I learned with some amazement that most of the kids we will be teaching who aren’t on track to make it into a university are likely fluent in at least 3 languages; English, Afrikaans and Spedi. Spedi is an indigenous language spoken by the Pedi people. One can remember this fact simply by saying, “Pedi people speak Spedi” There was much laughter throughout this lesson as our American tongues tried to make sounds that we had never made before unless we had tried to do a sound effect for the clacking of a horses hooves on cobblestone. This noise is made in place of the “x” in Xhosa language, which is also commom here.

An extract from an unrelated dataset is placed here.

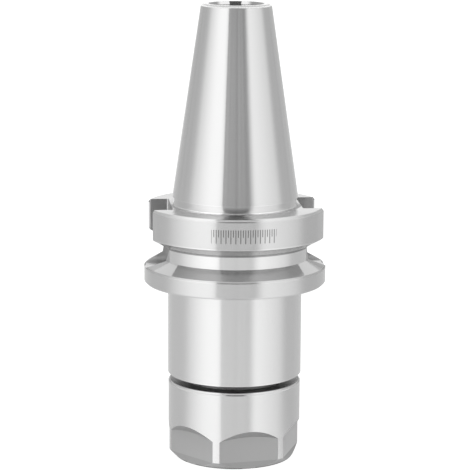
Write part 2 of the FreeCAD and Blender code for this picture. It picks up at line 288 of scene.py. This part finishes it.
def partPlace(tree):
    # Object coordinates in mm: to the right, up the axis and out from it, and how far from the
    # middle to either side and to the front or back
    meters = addNode(tree, "TexCoord").outputs["Object"]
    place = addNode(tree, "Mapping", {"Vector": meters, "Scale": [1 / mm] * 3})
    parts = addNode(tree, "SeparateXYZ", {"Vector": place}).outputs
    flat = addNode(tree, "CombineXYZ", {"X": parts["X"], "Y": parts["Y"]})
    return {"right": parts["X"], "back": parts["Y"], "height": parts["Z"], "flat": flat,
            "sideways": addNode(tree, "Math", {0: parts["X"]}, operation="ABSOLUTE"),
            "depth": addNode(tree, "Math", {0: parts["Y"]}, operation="ABSOLUTE"),
            "out": addNode(tree, "VectorMath", {0: flat}, operation="LENGTH"),
            "outward": addNode(tree, "VectorMath", {0: flat}, operation="NORMALIZE")}


def brokenEdges(tree, place, edges, color):
    # shades each small chamfer as the polished round it is: its normal leans from one angle above
    # the level at the low end to another at the high end
    normal = addNode(tree, "NewGeometry").outputs["Normal"]
    # each edge also takes a colour of its own, which paints a highlight on some and shade on others
    for edge in edges:
        low, high = edge["height"]
        inner, outer = edge["out"]
        lean = addNode(tree, "MapRange", {"Value": place["height"], "From Min": low, "From Max": high,
                                          "To Min": radians(edge["lean"][0]),
                                          "To Max": radians(edge["lean"][1])})
        level = addNode(tree, "VectorMath", {0: place["outward"],
                                             "Scale": addNode(tree, "Math", {0: lean}, operation="COSINE")},
                        operation="SCALE")
        up = addNode(tree, "CombineXYZ", {"Z": addNode(tree, "Math", {0: lean}, operation="SINE")})
        turned = addNode(tree, "VectorMath", {0: level, 1: up}, operation="ADD")
        turned = addNode(tree, "VectorTransform", {"Vector": turned}, vector_type="NORMAL",
                         convert_from="OBJECT", convert_to="WORLD")
        where = softSteps(tree, above(place["height"], low, edgeSoft), below(place["height"], high, edgeSoft),
                          above(place["out"], inner, edgeSoft), below(place["out"], outer, edgeSoft))
        normal = addNode(tree, "Mix", {0: where, 4: normal, 5: turned}, data_type="VECTOR")
        color = addNode(tree, "Mix", {0: where, 6: color, 7: linearColor(edge["color"])}, data_type="RGBA")
    return normal, color


def turnedSteel(name, look):
    material, tree = newMaterial(name)
    place = partPlace(tree)
    if "measure" in look:
        place.update(look["measure"](tree, place))
    # the rings' noise reads only height and radius
    along = addNode(tree, "Math", {0: place["height"], 1: place["out"]}, operation="ADD")
    rings = addNode(tree, "TexNoise", {"W": along, "Scale": 1 / look["ringPitch"],
                                       "Detail": turning["ringDetail"],
                                       "Roughness": turning["ringRoughness"]}, noise_dimensions="1D")
    color = addNode(tree, "Mix", {0: rings, 6: linearColor(look["dull"]), 7: linearColor(look["bright"])},
                    data_type="RGBA")
    roughness = look["roughness"]
    # each region lays its colour and roughness over the rings; some of these colours are painted highlights
    # and shade
    for region in look["regions"]:
        where = softSteps(tree, *[(place[measure], *step) for measure, *step in region["where"]])
        color = addNode(tree, "Mix", {0: where, 6: color, 7: linearColor(region["color"])},
                        data_type="RGBA")
        roughness = addNode(tree, "Mix", {0: where, 2: roughness, 3: region["roughness"]})
    normal, color = brokenEdges(tree, place, look["edges"], color)
    bump = addNode(tree, "Bump", {"Strength": turning["ringStrength"],
                                  "Distance": turning["ringDepth"] * mm, "Height": rings,
                                  "Normal": normal})
    steel = addNode(tree, "BsdfPrincipled", {
        "Base Color": color, "Roughness": roughness, "Metallic": 1, "Anisotropic": turning["stretch"],
        "Anisotropic Rotation": turning["stretchTurn"], "Normal": bump,
        "Tangent": addNode(tree, "Tangent", direction_type="RADIAL", axis="Z")})
    addNode(tree, "OutputMaterial", {"Surface": steel})
    return material


def etchedScale(tree, place):
    # a plain scale on the flange's rim, long and short strokes by turns
    toward = addNode(tree, "Math", {0: place["back"], 1: -1}, operation="MULTIPLY")
    turn = addNode(tree, "Math", {0: addNode(tree, "Math", {0: place["right"], 1: toward},
                                             operation="ARCTAN2")}, operation="DEGREES")
    count = addNode(tree, "Math", {0: turn, 1: 1 / scaleMark["pitch"], 2: 180 / scaleMark["pitch"]},
                    operation="MULTIPLY_ADD")
    nearStroke = addNode(tree, "Math", {0: count, 1: 0.5}, operation="PINGPONG")
    ofTwo = addNode(tree, "Math", {0: count, 1: 2}, operation="MODULO")
    foot = softSteps(tree, (ofTwo, 0.98, 1, scaleMark["longFoot"], scaleMark["shortFoot"]))
    overFoot = addNode(tree, "Math", {0: place["height"], 1: foot}, operation="GREATER_THAN")
    underHead = addNode(tree, "Math", {0: place["height"], 1: scaleMark["head"]}, operation="LESS_THAN")
    return {"scale": softSteps(tree, above(nearStroke, 0.5 - scaleMark["stroke"], scaleMark["strokeSoft"]),
                               above(turn, -scaleMark["half"], scaleMark["endSoft"]),
                               below(turn, scaleMark["half"], scaleMark["endSoft"]),
                               (overFoot, 0, 1), (underHead, 0, 1), (place["out"], *rimFace))}


def wrenchFlats(tree, place):
    # how far a place lies past the nearest wrench flat, off it to either side, and out to the right
    directions = [radians(hexagon["turn"] + 90 + side * 60) for side in range(3)]
    directions.append(radians(hexagon["turn"] - 30))
    reaches = [addNode(tree, "VectorMath", {0: place["flat"], 1: (cos(angle), sin(angle), 0)},
                       operation="DOT_PRODUCT") for angle in directions]
    past = None
    for reach in reaches[:3]:
        reach = addNode(tree, "Math", {0: reach}, operation="ABSOLUTE")
        past = addNode(tree, "Math", {0: past, 1: reach}, operation="MAXIMUM") if past else reach
    past = addNode(tree, "Math", {0: past, 1: hexagon["acrossFlats"] / 2}, operation="SUBTRACT")
    return {"pastFlat": past, "offFlat": addNode(tree, "Math", {0: past}, operation="ABSOLUTE"),
            "rightFlat": reaches[3]}


# all in mm from the gauge plane and the axis, or degrees; a step names a measure, where it starts
# and where it is full
rimFace = (22.9, 22.95)
scaleMark = {"pitch": 1.5, "stroke": 0.17, "strokeSoft": 0.06, "longFoot": -8.0, "shortFoot": -6.4,
             "head": -4.6, "half": 20.25, "endSoft": 0.1}
hexagon = {"turn": 8.9, "acrossFlats": 30, "top": -57.5, "heel": -65.3}
inSlots = [("depth", 8.2, 8.1), ("sideways", 16.1, 16.2), ("height", -17.65, -17.55)]
inMouth = [("height", 46.9, 47.1), ("out", 7.0, 6.9)]
onFlats = [("offFlat", 0.04, 0.01), ("out", 16.84, 16.8)]
overFlats = [("pastFlat", 0.01, 0.04), ("out", 16.84, 16.8)]

# ground tool steel: near white where it faces the soft boxes, grey where it faces the cards
holderLook = {"bright": "#D7D7D7", "dull": "#D3D3D3", "roughness": 0.2, "ringPitch": 0.35,
              "measure": etchedScale, "regions": [
    # the taper
    {"where": [("height", -0.4, -0.1)], "color": "#CCCCCC", "roughness": 0.17},
    # the groove's walls and its root
    {"where": [above("height", -17.6, 0.05), below("height", -9.6, 0.05), ("out", 22.9, 22.6)],
     "color": "#C8C8C8", "roughness": 0.15},
    {"where": [above("height", -15.3, 0.05), below("height", -11.9, 0.05), ("out", 19.1, 19.02)],
     "color": "#D8D8D8", "roughness": 0.17},
    # the upper rim, its etched scale, the small end painted near white as a highlight, and the lower rim
    {"where": [("out", *rimFace), ("height", -12.1, -11.9)], "color": "#CACACA", "roughness": 0.2},
    {"where": [("scale", 0, 1)], "color": "#7C7C7C", "roughness": 0.4},
    {"where": [("height", 47.82, 47.88)], "color": "#F6F6F6", "roughness": 0.2},
    {"where": [("out", *rimFace), ("height", -11.9, -12.1)], "color": "#CCCCCC", "roughness": 0.2},
    # the milled drive slots, the right one darker with painted shade
    {"where": inSlots, "color": "#BEBEBE", "roughness": 0.35},
    {"where": inSlots + [("right", 0, 1)], "color": "#AEAEAE", "roughness": 0.35},
    # the lapped mouth of the stud's hole: a painted highlight, with painted shade at both sides
    {"where": inMouth, "color": "#F0F0F0", "roughness": 0.08},
    {"where": inMouth + [("sideways", 3.2, 4.6)], "color": "#969696", "roughness": 0.2},
    # the bores below it, painted darker as shade inside the hole
    {"where": [("height", 47.1, 46.9), ("out", 6.9, 6.7)], "color": "#A0A0A0", "roughness": 0.3},
    # the nose with its thread, dull with oil
    {"where": [("height", -45.35, -45.5)], "color": "#E8E8E8", "roughness": 0.6},
], "edges": [
    # the small end and its mouth, painted near white as highlights
    {"height": (47.85, 48.42), "out": (8.2, 9.0), "lean": (60, 80), "color": "#F6F6F6"},
    {"height": (47.0, 47.6), "out": (5.8, 7.3), "lean": (90, 90), "color": "#F6F6F6"},
    # the neck, with a painted highlight along the fillet at its foot
    {"height": (-0.26, 0.0), "out": (15.3, 15.95), "lean": (8, 8), "color": "#D6D6D6"},
    {"height": (-1.84, -0.26), "out": (15.3, 15.65), "lean": (28, 8), "color": "#CCCCCC"},
    {"height": (-2.03, -1.84), "out": (15.3, 16.9), "lean": (5, 8), "color": "#F0F0F0"},
    # the flange and its groove, with painted shade at the top corner of the groove's root
    {"height": (-2.6, -2.12), "out": (22.35, 23.05), "lean": (0, 4), "color": "#D3D3D3"},
    {"height": (-2.82, -2.6), "out": (22.35, 23.05), "lean": (22, 30), "color": "#CACACA"},
    {"height": (-9.78, -9.44), "out": (22.65, 23.05), "lean": (0, 4), "color": "#D6D6D6"},
    {"height": (-12.2, -11.88), "out": (18.9, 19.15), "lean": (0, 0), "color": "#989898"},
    {"height": (-17.74, -17.42), "out": (22.65, 23.05), "lean": (0, 4), "color": "#C8C8C8"},
    {"height": (-17.98, -17.74), "out": (22.65, 23.05), "lean": (14, 24), "color": "#CACACA"},
    {"height": (-22.02, -21.38), "out": (22.35, 23.05), "lean": (-45, 0), "color": "#CCCCCC"},
    # the body's lower end
    {"height": (-45.42, -45.18), "out": (16.75, 17.05), "lean": (0, 4), "color": "#E6E6E6"},
]}

# turned nut steel: bright on the lathe's work, matt grey on the milled flats
nutLook = {"bright": "#D4D4D4", "dull": "#D0D0D0", "roughness": 0.2, "ringPitch": 0.35,
           "measure": wrenchFlats, "regions": [
    # the flats, the right one brighter with a painted highlight
    {"where": onFlats, "color": "#C0C0C0", "roughness": 0.5},
    {"where": onFlats + [("rightFlat", 14.8, 14.9)], "color": "#D6D6D6", "roughness": 0.5},
    # the turned heel under the hexagon, painted darker as shade near the floor
    {"where": [below("height", hexagon["heel"], 0.1)], "color": "#B4B4B4", "roughness": 0.5},
    # the bevels that the face mill leaves over the flats, painted darker as shade
    {"where": overFlats + [above("height", hexagon["heel"] + 1, 0.5),
                           below("height", hexagon["top"] + 1, 0.5)],
     "color": "#A8A8A8", "roughness": 0.35},
    # the top face hidden in the gap and the thread inside, both painted dark as shade
    {"where": [("height", -47.13, -47.11), ("out", 16.34, 16.3)], "color": "#646464", "roughness": 0.3},
    {"where": [("out", 12.9, 12.8)], "color": "#646464", "roughness": 0.3},
], "edges": [
    # the top edge, painted dark at its inner end as shade by the gap
    {"height": (-47.76, -47.54), "out": (16.3, 16.9), "lean": (36, 42), "color": "#D4D4D4"},
    {"height": (-47.52, -47.2), "out": (16.3, 16.9), "lean": (3, 7), "color": "#D4D4D4"},
    {"height": (-47.2, -47.08), "out": (16.3, 16.9), "lean": (30, 40), "color": "#808080"},
    # the face's edge, painted dark as the contact shadow on the floor
    {"height": (-67.25, -66.86), "out": (15.1, 15.8), "lean": (-45, -30), "color": "#7C7C7C"},
]}

# ground spring steel: a shade darker than the holder, with finer rings
colletLook = {"bright": "#CCCCCC", "dull": "#C8C8C8", "roughness": 0.22, "ringPitch": 0.3,
              "regions": [], "edges": []}


def dress(node, material):
    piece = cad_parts[node]
    piece.data.materials.clear()
    piece.data.materials.append(material)


holderSteel = turnedSteel("ground_tool_steel", holderLook)
nutSteel = turnedSteel("turned_nut_steel", nutLook)
dress("holder_body", holderSteel)
dress("clamping_nut", nutSteel)
dress("collet", turnedSteel("spring_steel_ground", colletLook))
print("steels ready")


# Threads

# M25 x 1.5: the nose's ridge stands out, the nut's stands in, half a pitch higher; all in mm
thread = {"pitch": 1.5, "flank": radians(30), "turns": 10, "stepsPerTurn": 64, "smooth": radians(25)}
noseThread = {"root": 11.5, "crest": 12.5, "crestHalf": 0.095, "ends": (-58.4, -48.35), "start": -60.6,
              "body": "holder", "slot": "holder_steel"}
nutThread = {"root": 12.62, "crest": 11.7, "crestHalf": 0.12, "ends": (-59.6, -47.8), "start": -61.35,
             "body": "nut", "slot": "nut_steel"}


def windThread(name, own, material):
    # one ridge wound right-handed up the axis, then cut off level at both ends
    rootHalf = own["crestHalf"] + abs(own["crest"] - own["root"]) * tan(thread["flank"])
    section = [(own["root"], -rootHalf), (own["crest"], -own["crestHalf"]),
               (own["crest"], own["crestHalf"]), (own["root"], rootHalf)]
    bpy.ops.object.select_all(action="DESELECT")
    bpy.ops.mesh.primitive_plane_add(size=1)
    ridge = bpy.context.object
    ridge.name = name
    for corner, (out, height) in zip(ridge.data.polygons[0].vertices, section):
        ridge.data.vertices[corner].co = (out * mm, 0, (own["start"] + height) * mm)
    bpy.ops.object.mode_set(mode="EDIT")
    bpy.ops.mesh.select_all(action="SELECT")
    bpy.ops.mesh.delete(type="ONLY_FACE")
    bpy.ops.object.mode_set(mode="OBJECT")
    winding = ridge.modifiers.new("winding", "SCREW")
    winding.screw_offset = thread["pitch"] * mm
    winding.iterations = thread["turns"]
    winding.steps = winding.render_steps = thread["stepsPerTurn"]
    bpy.ops.object.modifier_apply(modifier="winding")
    bpy.ops.object.mode_set(mode="EDIT")
    for end, side in zip(own["ends"], (-1, 1)):
        bpy.ops.mesh.select_all(action="SELECT")
        bpy.ops.mesh.bisect(plane_co=(0, 0, end * mm), plane_no=(0, 0, side), use_fill=True,
                            clear_outer=True)
    bpy.ops.mesh.select_all(action="SELECT")
    bpy.ops.mesh.remove_doubles(threshold=0.001 * mm)
    bpy.ops.mesh.normals_make_consistent(inside=False)
    bpy.ops.object.mode_set(mode="OBJECT")
    bpy.ops.object.shade_smooth_by_angle(angle=thread["smooth"])
    ridge.data.materials.append(material)
    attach(ridge, own["body"])


windThread("nose_thread", noseThread, holderSteel)
windThread("nut_thread", nutThread, nutSteel)
print("threads ready")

Meaning that you pronounce the name of the language properly by saying, “ horse hoof on cobble stone noise and then ho-sa” I am still having a hard time wrapping my brain around the incredible caliber of teachers we had in Mishe, Andrew and Richard throughout this time.

Please pray that

God’s strength will be with Mische, Andrew, Richard and Kat (Mische’s co-director) as they work long hours of logistics to make this all possible.
Our team would always keep open minds and open hearts, never assuming anything about this culture we still have so much to learn about.
That our hearts would sincerely be after the heart of Jesus for the duration of this experience.
That we all stay safe and be able to heed Dana’s advice.
If bad situations do arise and we are robbed, that God would protect our physical bodies so we can continue to serve him.